I understand how this works (I think), but I was just playing with the code, and decided to see what happens when I change the third argument in the definition of 'fact' above to n * fact(n-1), that is, change it to a non-callable expression. On running it, the interpreter goes into a never ending loop. I have a pretty good idea of why that is happening, that is, the if_ function is returning back the same expression that it is receiving. But what is the type of that expression? What exactly is going on here? I am not looking for a detailed explanation , but just for some pointers to python's evaluation model which might help my understanding.

Thanks!

+4  A: 

The reason the loop never terminates when you change fact to n * fact(n-1) is that n * fact(n-1) has to evaluate first (as the third argument to if). Evaluating it leads to another call to fact, ad infinitum (since there is no longer any base case to stop it).

Previously, you were passing a function object (lambda), which would not be evaluated until the body of if, and its result would be checked via test.
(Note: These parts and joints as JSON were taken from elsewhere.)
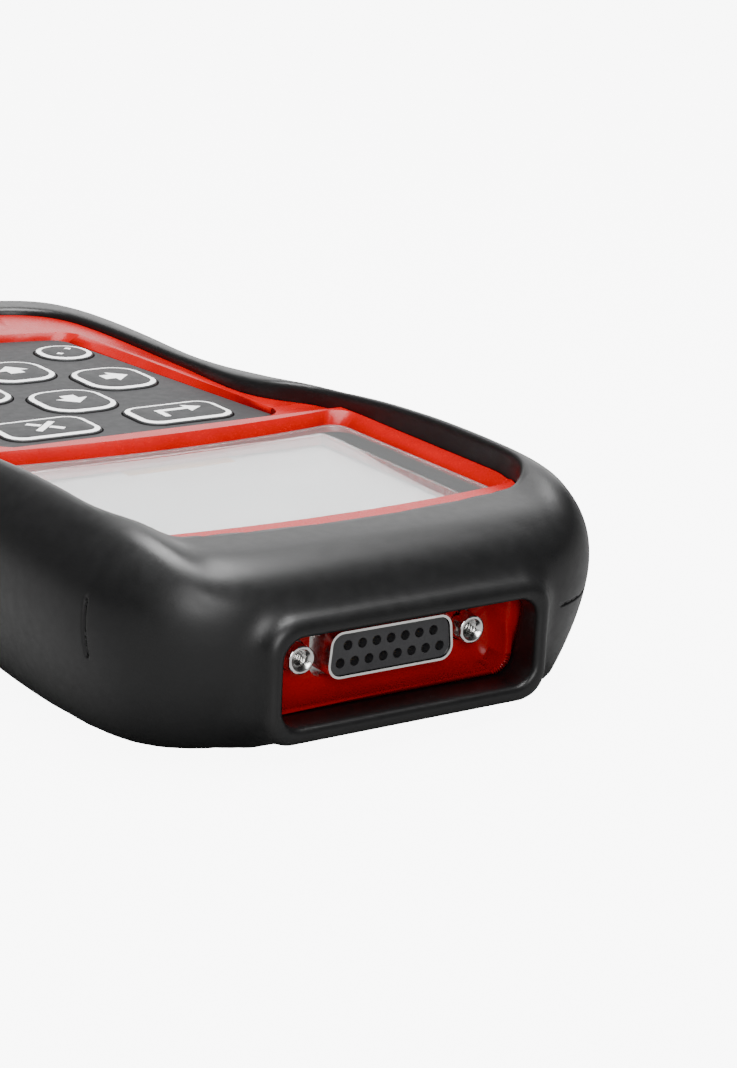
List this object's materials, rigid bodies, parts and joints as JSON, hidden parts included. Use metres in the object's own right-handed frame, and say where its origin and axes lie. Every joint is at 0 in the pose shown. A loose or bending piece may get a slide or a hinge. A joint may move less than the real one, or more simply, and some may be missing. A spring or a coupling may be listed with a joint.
{
  "type": "obd code reader",
  "caption": "Handheld vehicle diagnostic code reader in a rubber boot, with a screen, a keypad of pressing keys and a D-sub cable socket.",
  "frame": {"origin": "centre of the bounding box footprint, on the back face the reader lies on", "axes": "+Z out of the screen, +Y along the reader towards the cable socket, +X to the user's right"},
  "size_m": [0.1002, 0.2001, 0.037],
  "materials": {
    "boot": "soft satin",
    "front_shell": "gloss",
    "rear_shell": "gloss",
    "screen_lens": "gloss",
    "keypad_panel": "satin",
    "connector_shell": "satin",
    "connector_insulator": "matt",
    "jack_nuts": "polished",
    "lens_tape": "matt",
    "lcd_frame": "matt",
    "lcd_backlight": "satin",
    "lcd_glass": "gloss",
    "lcd_flex": "satin",
    "flex_socket": "matt",
    "snap_domes": "satin",
    "display_board": "satin",
    "main_board": "satin",
    "board_socket": "matt",
    "board_header": "satin",
    "connector_bracket": "satin",
    "connector_contacts": "satin",
    "controller_chip": "matt",
    "memory_chips": "matt",
    "transceiver_chips": "matt",
    "crystal": "satin",
    "regulator": "matt",
    "capacitors": "satin",
    "buzzer": "matt",
    "small_passives": "satin",
    "main_board_screws": "satin",
    "display_board_screws": "satin",
    "housing_screws": "satin",
    "rating_plate": "matt",
    "key_enter": "satin",
    "key_back": "satin",
    "key_up": "satin",
    "key_left": "satin",
    "key_right": "satin",
    "key_down": "satin",
    "key_status": "satin",
    "key_help": "satin"
  },
  "bodies": {
    "housing": {"boot": "boot", "front_shell": "front_shell", "rear_shell": "rear_shell", "screen_lens": "screen_lens", "keypad_panel": "keypad_panel", "connector_shell": "connector_shell", "connector_insulator": "connector_insulator", "jack_nuts": "jack_nuts", "lens_tape": "lens_tape", "lcd_frame": "lcd_frame", "lcd_backlight": "lcd_backlight", "lcd_glass": "lcd_glass", "lcd_flex": "lcd_flex", "flex_socket": "flex_socket", "snap_domes": "snap_domes", "display_board": "display_board", "main_board": "main_board", "board_socket": "board_socket", "board_header": "board_header", "connector_bracket": "connector_bracket", "connector_contacts": "connector_contacts", "controller_chip": "controller_chip", "memory_chips": "memory_chips", "transceiver_chips": "transceiver_chips", "crystal": "crystal", "regulator": "regulator", "capacitors": "capacitors", "buzzer": "buzzer", "small_passives": "small_passives", "main_board_screws": "main_board_screws", "display_board_screws": "display_board_screws", "housing_screws": "housing_screws", "rating_plate": "rating_plate"},
    "key_enter": {"key_enter": "key_enter"},
    "key_back": {"key_back": "key_back"},
    "key_up": {"key_up": "key_up"},
    "key_left": {"key_left": "key_left"},
    "key_right": {"key_right": "key_right"},
    "key_down": {"key_down": "key_down"},
    "key_status": {"key_status": "key_status"},
    "key_help": {"key_help": "key_help"}
  },
  "joints": [
    {"name": "key_enter_press", "type": "slide", "parent": "housing", "child": "key_enter", "axis": [0, 0, 1], "range_m": [-0.0004, 0], "stiffness_N_per_m": 500, "springref_m": 0.0003},
    {"name": "key_back_press", "type": "slide", "parent": "housing", "child": "key_back", "axis": [0, 0, 1], "range_m": [-0.0004, 0], "stiffness_N_per_m": 500, "springref_m": 0.0003},
    {"name": "key_up_press", "type": "slide", "parent": "housing", "child": "key_up", "axis": [0, 0, 1], "range_m": [-0.0004, 0], "stiffness_N_per_m": 500, "springref_m": 0.0003},
    {"name": "key_left_press", "type": "slide", "parent": "housing", "child": "key_left", "axis": [0, 0, 1], "range_m": [-0.0004, 0], "stiffness_N_per_m": 500, "springref_m": 0.0003},
    {"name": "key_right_press", "type": "slide", "parent": "housing", "child": "key_right", "axis": [0, 0, 1], "range_m": [-0.0004, 0], "stiffness_N_per_m": 500, "springref_m": 0.0003},
    {"name": "key_down_press", "type": "slide", "parent": "housing", "child": "key_down", "axis": [0, 0, 1], "range_m": [-0.0004, 0], "stiffness_N_per_m": 500, "springref_m": 0.0003},
    {"name": "key_status_press", "type": "slide", "parent": "housing", "child": "key_status", "axis": [0, 0, 1], "range_m": [-0.0004, 0], "stiffness_N_per_m": 500, "springref_m": 0.0003},
    {"name": "key_help_press", "type": "slide", "parent": "housing", "child": "key_help", "axis": [0, 0, 1], "range_m": [-0.0004, 0], "stiffness_N_per_m": 500, "springref_m": 0.0003}
  ]
}
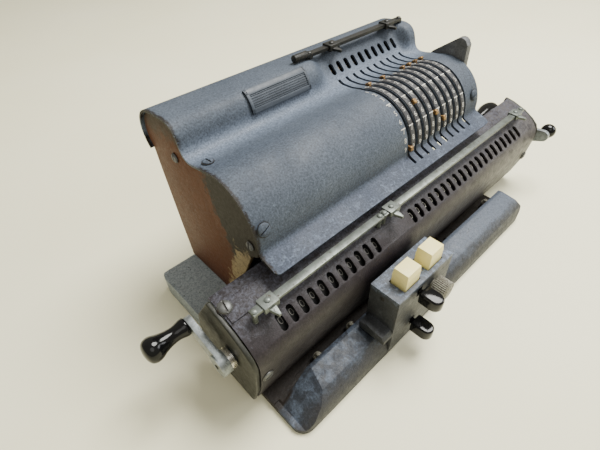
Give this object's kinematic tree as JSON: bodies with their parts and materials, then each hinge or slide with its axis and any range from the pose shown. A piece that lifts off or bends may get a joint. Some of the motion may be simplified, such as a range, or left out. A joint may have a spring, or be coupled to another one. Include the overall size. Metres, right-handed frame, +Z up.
{
  "type": "mechanical adding machine",
  "caption": "Pinwheel calculator: slotted drum casing with setting levers over a sliding windowed carriage, on a flat cast base with a two-key block, hand crank and clearing handles",
  "frame": {"origin": "centre of the base's flat underside, on the table, midway between the front and back edges", "axes": "+X runs along the machine to the crank side, +Y to the back, +Z up"},
  "size_m": [0.3965, 0.1898, 0.1489],
  "materials": {
    "grey": "matte blue-grey enamel, speckled and dusty",
    "base": "worn blue-grey enamel on a casting",
    "brown": "dark purple-brown enamel, worn pale along the bar",
    "olive": "dark olive-brown enamel",
    "copper": "copper-brown enamel, chipped at the foot",
    "plate": "dark blue-grey pressed plate, blank",
    "nickel": "aged nickel plate",
    "steel": "bright machined steel with light rust",
    "cast_arm": "smooth light-coloured casting",
    "brass": "tarnished brass",
    "black": "glossy black moulded resin",
    "ivory": "aged ivory-coloured moulded resin",
    "dial": "black enamelled number wheels"
  },
  "bodies": {
    "machine": {"base_casting": "base", "casing_cover": "grey", "left_end_plate": "copper", "right_end_plate": "grey", "back_plate": "grey", "nameplate": "plate", "crank_bracket": "grey", "top_decimal_bar": "steel", "slide_rail": "steel", "key_housing": "base", "cover_screw_valley": "nickel", "cover_screw_left": "nickel", "cover_screw_right": "nickel", "end_screw_front": "nickel", "end_screw_back": "nickel", "trough_stud_1": "steel", "trough_stud_2": "steel", "trough_stud_3": "steel", "trough_spring": "steel"},
    "carriage": {"carriage_cover": "brown", "carriage_end_left": "olive", "carriage_end_right": "olive", "carriage_frame": "steel", "counter_marker_bar": "nickel", "product_marker_bar": "nickel", "carriage_screw_top": "nickel", "carriage_screw_left": "nickel", "carriage_screw_right": "nickel"},
    "rotor": {"rotor": "steel"},
    "crank": {"crank_shaft": "steel", "crank_arm": "cast_arm"},
    "crank_grip": {"crank_grip": "black"},
    "clearing_crank": {"clearing_crank": "cast_arm"},
    "clearing_grip": {"clearing_grip": "black"},
    "clearing_lever": {"clearing_lever": "cast_arm", "clearing_ball": "black"},
    "check_dials": {"check_dials": "dial"},
    "counter_dials": {"counter_dials": "dial"},
    "product_dials": {"product_dials": "dial"},
    "key_left": {"key_left": "ivory"},
    "key_right": {"key_right": "ivory"},
    "knurled_knob": {"knurled_knob": "steel"},
    "upper_lever": {"upper_lever": "black"},
    "lower_lever": {"lower_lever": "black"},
    "top_marker_left": {"top_marker_left": "nickel"},
    "top_marker_right": {"top_marker_right": "nickel"},
    "counter_marker": {"counter_marker": "nickel"},
    "product_marker_left": {"product_marker_left": "nickel"},
    "product_marker_right": {"product_marker_right": "nickel"},
    "setting_lever_01": {"setting_lever_01": "brass"},
    "setting_lever_02": {"setting_lever_02": "brass"},
    "setting_lever_03": {"setting_lever_03": "brass"},
    "setting_lever_04": {"setting_lever_04": "brass"},
    "setting_lever_05": {"setting_lever_05": "brass"},
    "setting_lever_06": {"setting_lever_06": "brass"},
    "setting_lever_07": {"setting_lever_07": "brass"},
    "setting_lever_08": {"setting_lever_08": "brass"},
    "setting_lever_09": {"setting_lever_09": "brass"},
    "setting_lever_10": {"setting_lever_10": "brass"}
  },
  "joints": [
    {"name": "carriage_slide", "type": "slide", "parent": "machine", "child": "carriage", "axis": [1, 0, 0], "range_m": [-0.056, 0.024]},
    {"name": "rotor_turn", "type": "hinge", "parent": "machine", "child": "rotor", "pos_m": [0, 0.013, 0.095], "axis": [1, 0, 0], "continuous": true},
    {"name": "crank_turn", "type": "hinge", "parent": "machine", "child": "crank", "pos_m": [0.14, 0.046, 0.066], "axis": [1, 0, 0], "continuous": true},
    {"name": "crank_grip_spin", "type": "hinge", "parent": "crank", "child": "crank_grip", "pos_m": [0.17, 0.002, 0.048], "axis": [1, 0, 0], "continuous": true},
    {"name": "setting_lever_01_set", "type": "hinge", "parent": "rotor", "child": "setting_lever_01", "pos_m": [0.01455, 0.013, 0.095], "axis": [1, 0, 0], "range_deg": [-108, 0]},
    {"name": "setting_lever_02_set", "type": "hinge", "parent": "rotor", "child": "setting_lever_02", "pos_m": [0.02255, 0.013, 0.095], "axis": [1, 0, 0], "range_deg": [0, 108]},
    {"name": "setting_lever_03_set", "type": "hinge", "parent": "rotor", "child": "setting_lever_03", "pos_m": [0.03055, 0.013, 0.095], "axis": [1, 0, 0], "range_deg": [-60, 48]},
    {"name": "setting_lever_04_set", "type": "hinge", "parent": "rotor", "child": "setting_lever_04", "pos_m": [0.03855, 0.013, 0.095], "axis": [1, 0, 0], "range_deg": [0, 108]},
    {"name": "setting_lever_05_set", "type": "hinge", "parent": "rotor", "child": "setting_lever_05", "pos_m": [0.04655, 0.013, 0.095], "axis": [1, 0, 0], "range_deg": [-84, 24]},
    {"name": "setting_lever_06_set", "type": "hinge", "parent": "rotor", "child": "setting_lever_06", "pos_m": [0.05455, 0.013, 0.095], "axis": [1, 0, 0], "range_deg": [-96, 12]},
    {"name": "setting_lever_07_set", "type": "hinge", "parent": "rotor", "child": "setting_lever_07", "pos_m": [0.06255, 0.013, 0.095], "axis": [1, 0, 0], "range_deg": [0, 108]},
    {"name": "setting_lever_08_set", "type": "hinge", "parent": "rotor", "child": "setting_lever_08", "pos_m": [0.07055, 0.013, 0.095], "axis": [1, 0, 0], "range_deg": [0, 108]},
    {"name": "setting_lever_09_set", "type": "hinge", "parent": "rotor", "child": "setting_lever_09", "pos_m": [0.07855, 0.013, 0.095], "axis": [1, 0, 0], "range_deg": [0, 108]},
    {"name": "setting_lever_10_set", "type": "hinge", "parent": "rotor", "child": "setting_lever_10", "pos_m": [0.08655, 0.013, 0.095], "axis": [1, 0, 0], "range_deg": [0, 108]},
    {"name": "check_dials_turn", "type": "hinge", "parent": "machine", "child": "check_dials", "pos_m": [0.05, 0.061, 0.123], "axis": [1, 0, 0], "continuous": true},
    {"name": "counter_dials_turn", "type": "hinge", "parent": "carriage", "child": "counter_dials", "pos_m": [-0.09, -0.0359, 0.0531], "axis": [1, 0, 0], "continuous": true},
    {"name": "product_dials_turn", "type": "hinge", "parent": "carriage", "child": "product_dials", "pos_m": [0.07, -0.0359, 0.0531], "axis": [1, 0, 0], "continuous": true},
    {"name": "clearing_crank_turn", "type": "hinge", "parent": "carriage", "child": "clearing_crank", "pos_m": [-0.162, -0.031, 0.046], "axis": [1, 0, 0], "continuous": true},
    {"name": "clearing_grip_spin", "type": "hinge", "parent": "clearing_crank", "child": "clearing_grip", "pos_m": [-0.177, -0.002, 0.0535], "axis": [1, 0, 0], "continuous": true},
    {"name": "clearing_lever_turn", "type": "hinge", "parent": "carriage", "child": "clearing_lever", "pos_m": [0.178, -0.031, 0.046], "axis": [1, 0, 0], "range_deg": [-75, 0]},
    {"name": "top_marker_left_slide", "type": "slide", "parent": "machine", "child": "top_marker_left", "axis": [1, 0, 0], "range_m": [-0.014, 0.026]},
    {"name": "top_marker_right_slide", "type": "slide", "parent": "machine", "child": "top_marker_right", "axis": [1, 0, 0], "range_m": [-0.026, 0.009]},
    {"name": "counter_marker_slide", "type": "slide", "parent": "carriage", "child": "counter_marker", "axis": [1, 0, 0], "range_m": [-0.002, 0.085]},
    {"name": "product_marker_left_slide", "type": "slide", "parent": "carriage", "child": "product_marker_left", "axis": [1, 0, 0], "range_m": [0, 0.08]},
    {"name": "product_marker_right_slide", "type": "slide", "parent": "carriage", "child": "product_marker_right", "axis": [1, 0, 0], "range_m": [-0.08, 0.003]},
    {"name": "key_left_press", "type": "slide", "parent": "machine", "child": "key_left", "axis": [0, 0, -1], "range_m": [0, 0.006], "stiffness_N_per_m": 200},
    {"name": "key_right_press", "type": "slide", "parent": "machine", "child": "key_right", "axis": [0, 0, -1], "range_m": [0, 0.006], "stiffness_N_per_m": 200},
    {"name": "knurled_knob_turn", "type": "hinge", "parent": "machine", "child": "knurled_knob", "pos_m": [-0.031, -0.086, 0.044], "axis": [0, 1, 0], "continuous": true},
    {"name": "upper_lever_tilt", "type": "hinge", "parent": "machine", "child": "upper_lever", "pos_m": [-0.047, -0.0787, 0.05], "axis": [1, 0, 0], "range_deg": [-8, 8]},
    {"name": "lower_lever_tilt", "type": "hinge", "parent": "machine", "child": "lower_lever", "pos_m": [-0.047, -0.0787, 0.019], "axis": [1, 0, 0], "range_deg": [-8, 8]}
  ],
  "couplings": [
    {"joint": "crank_turn", "follows": "rotor_turn", "ratio": -1}
  ]
}
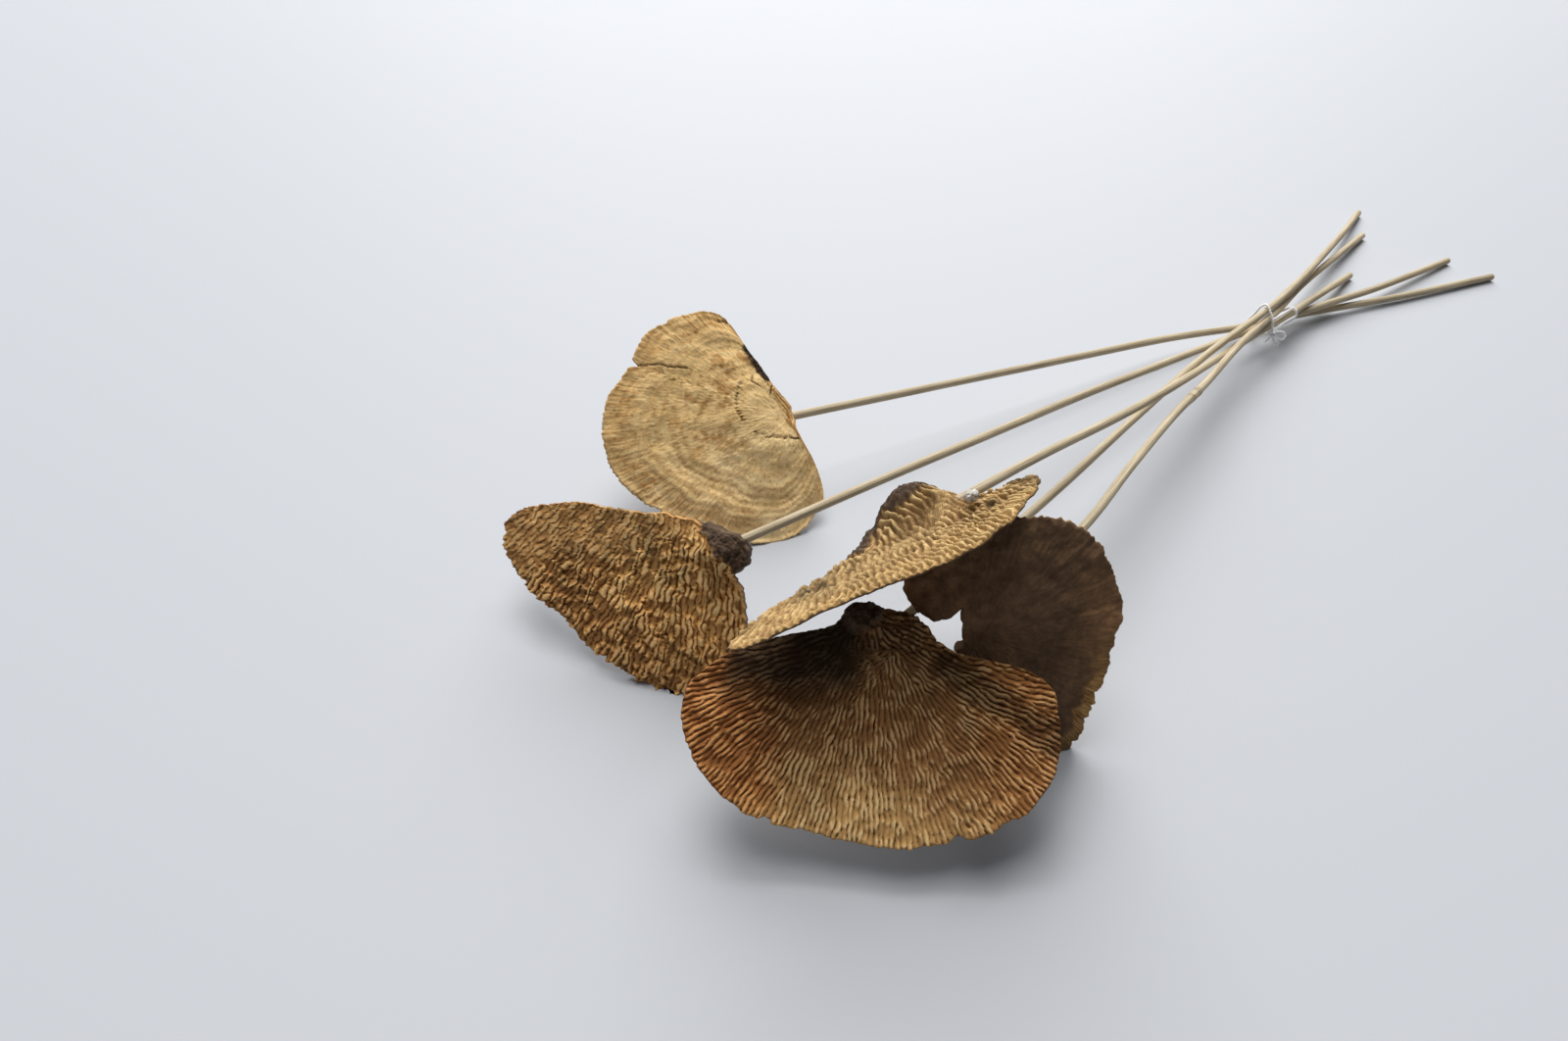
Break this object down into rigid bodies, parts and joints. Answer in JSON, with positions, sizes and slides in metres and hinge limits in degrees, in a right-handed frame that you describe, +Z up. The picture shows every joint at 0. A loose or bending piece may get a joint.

This is known (I believe) as eager evaluation, where function arguments are evaluated before they are passed to the function. In a lazy-evaluation scheme, the arguments would not be evaluated until they were used in the function body.

danben
If n<=1 would be evaluated correctly, the recursion would stop at n = 1, returning 1.
Krab
`n <= 1` will be evaluated, but its value is never checked until inside the function body. When he uses a recursive expression instead of a lambda as the third parameter, the function body is never reached.
danben
I wasn't arguing that it computes n!, I just misunderstood your answer. Now, I read it once more and I agree with it.
Krab
thanks! that makes sense.
fsm
@fsm - you're welcome. If you found this answer to be helpful, I'd appreciate if you marked it as accepted.